Dönüşte de -2 gün sonra- en son uçak. 23:55.Bu da ek sefer. Otel rezervasyon 
falan da hak getire. Olmazsa kongrenin yapılacağı Belek te yer 
bulamazsam Lara da ki pansiyonların birinde kalmayı bile göze almışım. 
Hem benim gibi bir maceracı için herhalde herşeyin en ince ayrıntısına 
kadar hesaplanması elbette yakışık almazdı. 

Neyse efendim, malum uçak şirketleri abartarak uçuş
saatinden bir buçuk saat önce havaalanında olmanızı ve biniş
işlemlerinizi (yani çek-in yerine biniş dedim ama yani doğrusunu
biliyorsanız? Hani.. ne bileyim?) yaptırmanızı isterler. Bu nedenle
en geç saat 4:00 te veya bilemedin 4:30 da havaalanında olmalıydım.
Bu da sabah 3 gibi uyanmam demekti. Gece epey bir düşündüm yatayım da
3:30 da evden çıkayım yoksa hiç uyumasam mı dediysem de, neticede
benim ucuz çin malı koca çıngıraklıyı kurup yattım. Saat üçte saatin
cayırtısıyla yataktan kalkacağım ama rüyamda ders zilleri, kapı
zilleri, saat zilleri hepsi yarış halinde. Tuhaftır rüyamda bir 30
dakika geçtikten sonra, yahu bu zillere aldanma, sen 3 te kalkacaktın bu
o zil olmalı, eyvah geç kaldın diyerek rüyamdan kendimi uyandırıp
derhal saate baktım. İşte ulan nasıl oluyor da rüyanda 30 dakika
geçtiğini anlayabiliyorsun, sallamasana kardeşim diyenlere kaynak
olacak şekilde uyandıktan sonra saate baktım. Evet saat 3:30 du.

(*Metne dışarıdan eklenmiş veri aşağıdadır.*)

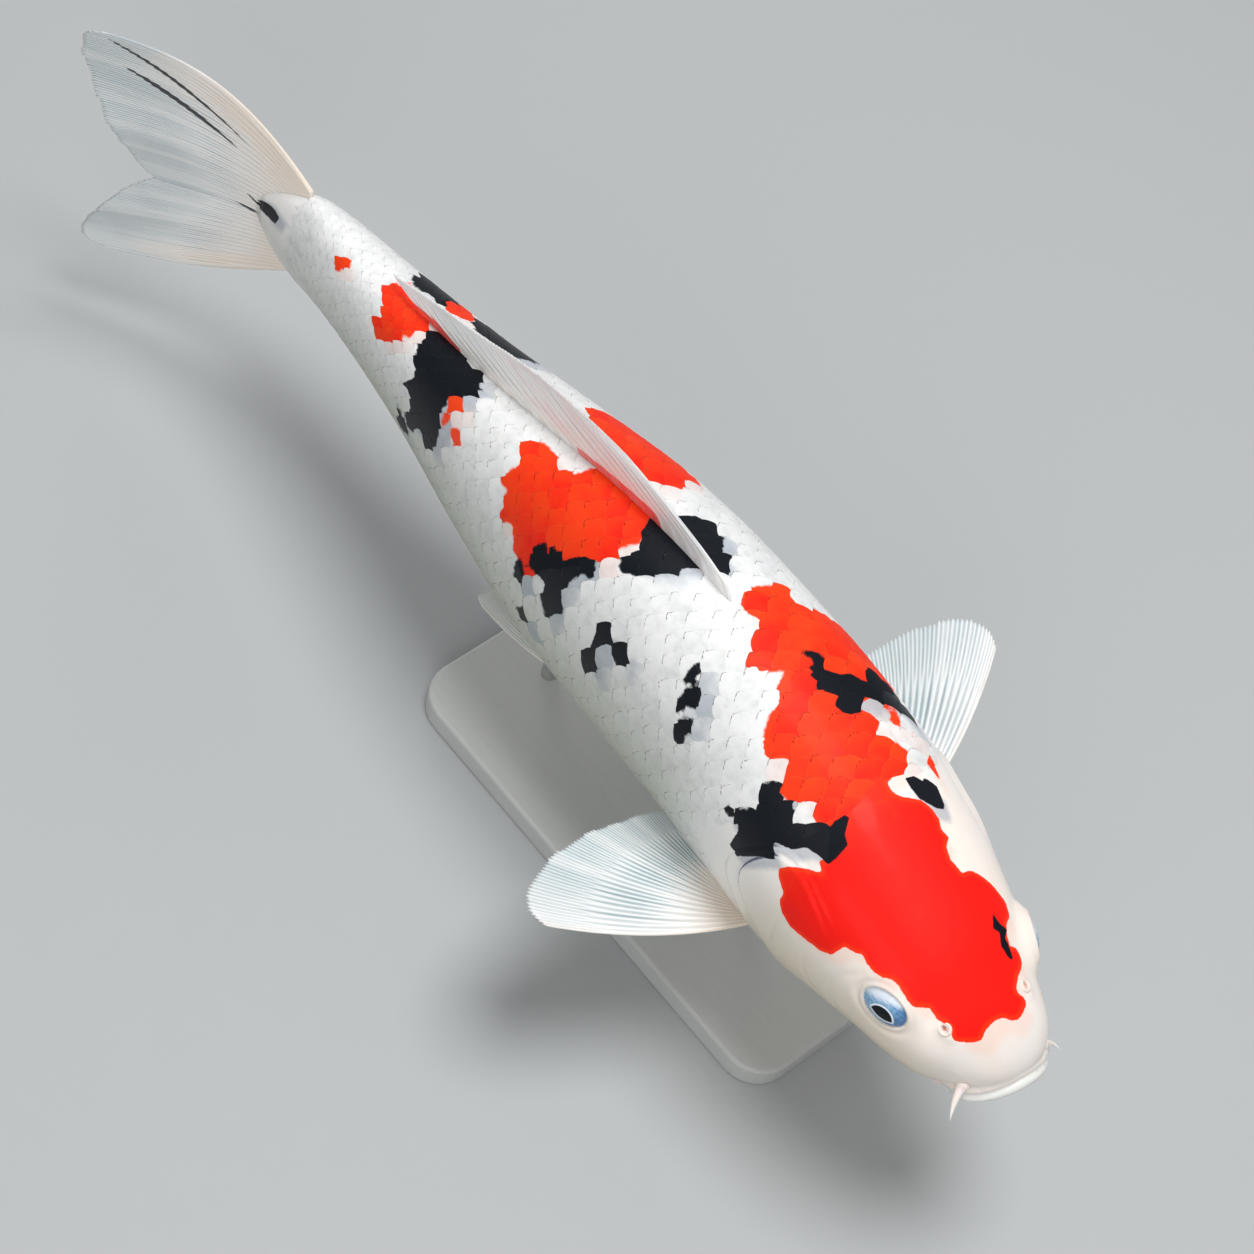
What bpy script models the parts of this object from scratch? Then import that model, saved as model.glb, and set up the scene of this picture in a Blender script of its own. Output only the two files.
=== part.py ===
"""Koi carp: a still, life-size display model of a swimming fish on a two-rod stand.

The body is one loft along a bent midline. A station is a fraction of the standard length, from
0 at the snout to 1 at the root of the tail, and an angle goes round the body from 0 on the
ridge of the back over 90 on the fish's right flank to 180 under the belly. Fins are fans of
rays. The head points to +X, the fish's left is +Y, and the origin is under the stand's base.
"""

import math

import bmesh
import bpy
import numpy as np
from mathutils import Matrix, Vector

# Driving dimensions, in metres.
STANDARD_LENGTH = 0.500
AXIS_HEIGHT = 0.125
GAP = 0.0003
FIN_THICKNESS = 0.0010
BASE_SIZE = (0.240, 0.110, 0.012)
BASE_CORNER = 0.018
BASE_RIM = 0.0015
ROD_RADIUS = 0.0040
ROD_STATIONS = {"front": 0.30, "rear": 0.58}
ROD_BURIED = 0.006

# The midline's heading in degrees, against the station. Above 0 turns the tail to the fish's right.
HEADING = {
    0: -7, 0.05: -8, 0.09: -9.5, 0.14: -8, 0.25: -4.5, 0.42: -2, 0.6: 1, 0.8: -1, 0.9: 3, 1: 18,
    1.1: 30, 1.3: 44,
}
STRAIGHT_STATION = 0.4  # this station lies over the origin
SNOUT_SHIFT = {0: 0.0086, 0.02: 0.0064, 0.05: 0.0016, 0.08: 0}  # the mouth is turned to the left

# Half the width, the ridge and the keel of the body, in metres, against the station.
HALF_WIDTH = {
    0: 0.0262, 0.02: 0.0274, 0.05: 0.0320, 0.1: 0.0400, 0.14: 0.0448, 0.2: 0.0500, 0.27: 0.0512,
    0.35: 0.0505, 0.45: 0.0494, 0.55: 0.0470, 0.66: 0.0395, 0.78: 0.0284, 0.9: 0.0196,
    0.96: 0.0140, 1: 0.0085, 1.03: 0.0045,
}
RIDGE = {
    0: 0.0100, 0.05: 0.0210, 0.1: 0.0325, 0.15: 0.0400, 0.2: 0.0468, 0.28: 0.0575, 0.37: 0.0645,
    0.45: 0.0655, 0.55: 0.0610, 0.66: 0.0490, 0.78: 0.0352, 0.9: 0.0255, 0.96: 0.0265,
    1: 0.0180, 1.03: 0.0050,
}
KEEL = {
    0: -0.0225, 0.05: -0.0280, 0.1: -0.0340, 0.15: -0.0430, 0.2: -0.0500, 0.28: -0.0555,
    0.37: -0.0585, 0.48: -0.0610, 0.58: -0.0590, 0.68: -0.0480, 0.78: -0.0378, 0.9: -0.0322,
    0.96: -0.0318, 1: -0.0250, 1.03: -0.0080,
}
RIDGE_LEAN = {0: 0, 0.25: 0, 0.45: 0.0080, 0.8: 0.0070, 1: 0}  # the back leans to the fish's right
SNOUT_HEIGHT = -0.010
SNOUT_LENGTH = 0.055  # stations over which the snout rounds off
SNOUT_POWER = 2.2
SECTION_POWER = 0.92  # 1 is an ellipse, less is squarer
RING_POINTS = 28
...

Demek ki benim koca çıngıraklının çıngırdamasından bu yana, yani
aslında o yana, yani diyeceğim 3:00 ile 3:30 arasında tam tamına 30 dakika
geçmişti. ( Bilmem her bir şeyden kıllanan septik arkadaşlar bu
açıklamadan memnun ve mutlu oldular mı?) Neyse biz hikayemize dönelim.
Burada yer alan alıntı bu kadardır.